The detachable 15 litre daypack can be easily unclipped from the main bag and used for hand luggage and general daily use when travelling. It features a small front zipped pocket and a spacious main compartment, with internal organiser pockets, as well as a hydration bladder pocket (you could use this for storing other items if you didn’t want to use the hydration feature). As well as having the dedicated water bladder pocket, there’s also an opening at the top of the bag to feed the hydration tube through, which would be great for hands free drinking on excursions and walks in hot climates. The Daypack includes two external mesh water bottle pockets as well, a useful feature, but I think these should be constructed from the same mesh as the internal pockets to reduce the risk of snagging.
All in all, The 4th generation Caribee Fast Track 75 is a solid travel pack, offering a good range of features for travellers who like plenty of storage and organisation options. As mentioned previously in the review, The Fast Track is a little heavier compared to other wheeled backpacks on the market, but with the durable wheel chassis and fabrics, I feel a little extra weight is a small price to pay for having a reliable backpack, especially on longer trips.

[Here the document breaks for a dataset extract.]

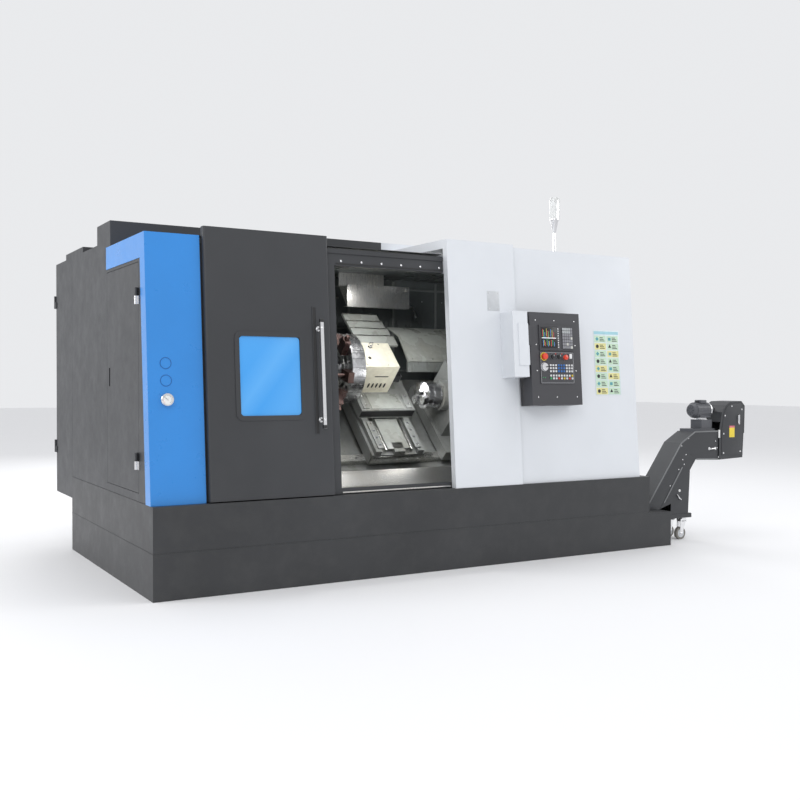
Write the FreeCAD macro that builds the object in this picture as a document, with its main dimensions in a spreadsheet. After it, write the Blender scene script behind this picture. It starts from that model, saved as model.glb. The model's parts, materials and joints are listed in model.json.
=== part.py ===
import FreeCAD, Part
import os
import re
import Sketcher

# CNC turning lathe: slant-bed machine in a sheet-metal enclosure, with a chip conveyor at its right end.
# All lengths are in millimetres. The working axes start at the front left corner of the base, with X along
# the front, Y to the back and Z up; every node is then shifted so that the origin is the centre of the
# base's footprint on the floor.

SIZES = {
    # base
    "base_length": 4110,
    "base_depth": 2090,
    "base_height": 550,
    "base_wall": 15,
    "step_length": 230,
    "step_height": 265,
    "deck_lip": 130,
    # enclosure
    "skin": 4,
    "side_skin": 8,
    "lean_slope": 0.08,
    "cover_width": 336,
    "cover_front": 45,
    "cover_top": 2156,
    "cover_band": 146,
    "cover_strip": 100,
    "cover_depth": 1054,
    "beam_front": 960,
    "beam_depth": 350,
    "beam_bottom": 2126,
    "beam_height": 200,
    "beam_split": 2035,
    "rear_top": 2200,
    "cabinet_length": 1594,
    "cabinet_depth": 560,
    "cabinet_bottom": 387,
    "cabinet_skin": 5,
    "door_skin": 12,
    "hinge_radius": 10,
    "hinge_length": 50,
    "gap": 0.3,
    "fit_gap": 0.05,
    # sliding door
    "slide_left": 348,
    "slide_width": 834,
    "slide_front": 12,
    "slide_depth": 42,
    "slide_height": 1660,
    "window_left": 192,
    "window_bottom": 500,
    "window_width": 440,
    "window_height": 525,
    "pane": 8,
    # hood and right cover
    "hood_left": 2092,
    "hood_width": 571,
    "hood_front": 5,
    "hood_top": 2262,
    "hood_roof": 62,
    "hood_flange": 50,
    "right_end": 3800,
    "right_front": 25,
    "right_top": 2244,
    # spindle line and slant bed
    "slant_angle": 45,
    "spindle_depth": 800,
    "spindle_height": 1174,
    "bed_drop": 350,
    "rail_height": 45,
    "rail_width": 60,
    "rail_spread": 600,
    "bed_left": 560,
    "bed_length": 2740,
    "bed_wall": 55,
    "head_left": 600,
    "head_length": 480,
    "spindle_radius": 60,
    "chuck_radius": 157,
    "chuck_length": 130,
    "jaw_travel": 6,
    "saddle_left": 1830,
    "saddle_width": 450,
    "saddle_height": 100,
    "slide_plate": 85,
    "turret_offset": 283,
    "turret_radius": 256,
    "turret_left": 1684,
    "turret_width": 110,
    "station_count": 12,
    "housing_width": 295,
    "sub_left": 2310,
    "sub_radius": 102,
    "sub_length": 115,
    "wall_depth": 1600,
    # control panel
    "bracket_left": 2522,
    "bracket_width": 128,
    "bracket_depth": 145,
    "bracket_bottom": 754,
    "bracket_height": 462,
    "panel_left": 2685,
    "panel_width": 454,
    "panel_bottom": 555,
    "panel_height": 662,
    "panel_front": 117,
    "panel_back": 17,
    "panel_tilt": 0,
    "pin_offset": 22,
    # signal lamp
    "lamp_left": 3497,
    "lamp_depth": 700,
    "lamp_radius": 42,
    "lens_height": 177,
    # chip conveyor
    "trough_front": 150,
    "trough_width": 190,
    "trough_skin": 4,
    "button_travel": 5,
    "caster_radius": 50,
    "caster_width": 28,
    "caster_trail": 30,
}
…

Although I was sceptical about the navy colour way at first, I think the blue and yellow work well together and make the pack easier to spot at the airport. I’m glad to see that Caribee have kept the wheel covers, as this a feature I’ve always loved and found extremely useful! The price increase for 2016 is a shame, as I think it may push travellers to choose a different pack if they’re on a budget. However, it’s clear to see that the bag has undergone some structural changes, with reinforced stress points and the materials look much more robust compared to the previous model. Certainly a contender if you’re in the market for a top of the range wheeled backpack for your travels.